# Men want more sex than women



## Johnnyboy (Apr 2, 2012)

Hello all,

I've always wanted more sex, more often than any sexual partners I've had. I used to could get all bent out of shape about the number of times per week or month my partner and I had sex. There is a lot of separate issues going on regarding this subject.

First of all there is the male "deadly semen build-up" and then there's side issues like if she still loves me or if she thinks I'm still attractive or is she mad about something etc.

I have finally come to the conclusion that men are just hormonally ready almost all of the time and women go through a monthly cycle where there are a few days where sex is absolutely out of the question, a few days where sex is a necessity and the rest can go either way depending on available time, tiredness and other interferences.

My solution has become just hanging out, being aware of any sexual signs & signals and just being generally as pleasant of person as is possible. Rather than making a sexual demand where if I'm rejected I'll have my feelings hurt I might say something like, "What color are those panties today?"

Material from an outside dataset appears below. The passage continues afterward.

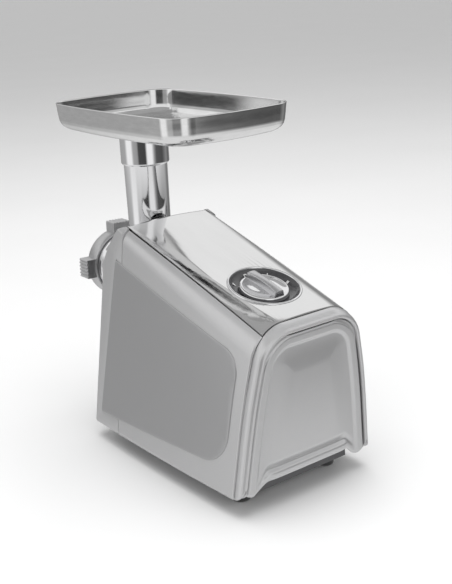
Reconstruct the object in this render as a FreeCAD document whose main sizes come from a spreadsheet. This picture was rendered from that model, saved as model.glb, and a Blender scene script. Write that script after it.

She'll realize I'm fishing for sex but won't feel all that pressured. If she just ignores the remark or laughs and goes on about her business, I'll realize she's just not in the mood. But if she says something like, "Why don't you come find out what color they are while pulling them down?" I will know I've hit pay dirt.

I guess I've realized that pleasantness and patience goes a lot further increasing the number of times sex will happen per month. Charisma is the key to sexual fulfillment. Being resentful and mad about any rejection fulfills the opposite.

Johnny

Rodney Dangerfield once said that his wife had cut him down to only having sex ONE time per month! "And if you think that's bad, she's cut the other guy off all together!"


----------



## Charmlady (Feb 29, 2012)

I think you hit the nail on the head....something most guys just do not get.....pleasantness will get you way further than being snotty because you didnt get what you want.


----------



## ScaredandUnsure (Nov 17, 2011)

What is "deadly semen build-up"?


----------



## Johnnyboy (Apr 2, 2012)

Oh that's just another way of saying the male sex drive.



ScaredandUnsure said:


> What is "deadly semen build-up"?


----------



## that_girl (Jul 6, 2011)

I am JUST like you.. Except I'm a woman. No partner was ever enough for me, until I met Hubs.


----------



## ScaredandUnsure (Nov 17, 2011)

Johnnyboy said:


> Oh that's just another way of saying the male sex drive.


Ohh okay, gotcha.

I've always had a high sex drive, I'm female. My ex husband and I would have sex 4x per week minimum. I could go everyday, multiple times a day. My sex drive has gotten higher every year after I hit my late 20's. I will be 32 next month.


----------



## crossbar (Aug 25, 2011)

Well, guys spend 9 months trying to get out of one and the rest of our lives trying to get back in one.


----------



## FirstYearDown (Sep 15, 2011)

ScaredandUnsure said:


> Ohh okay, gotcha.
> 
> I've always had a high sex drive, I'm female. My ex husband and I would have sex 4x per week minimum. I could go everyday, multiple times a day. My sex drive has gotten higher every year after I hit my late 20's. I will be 32 next month.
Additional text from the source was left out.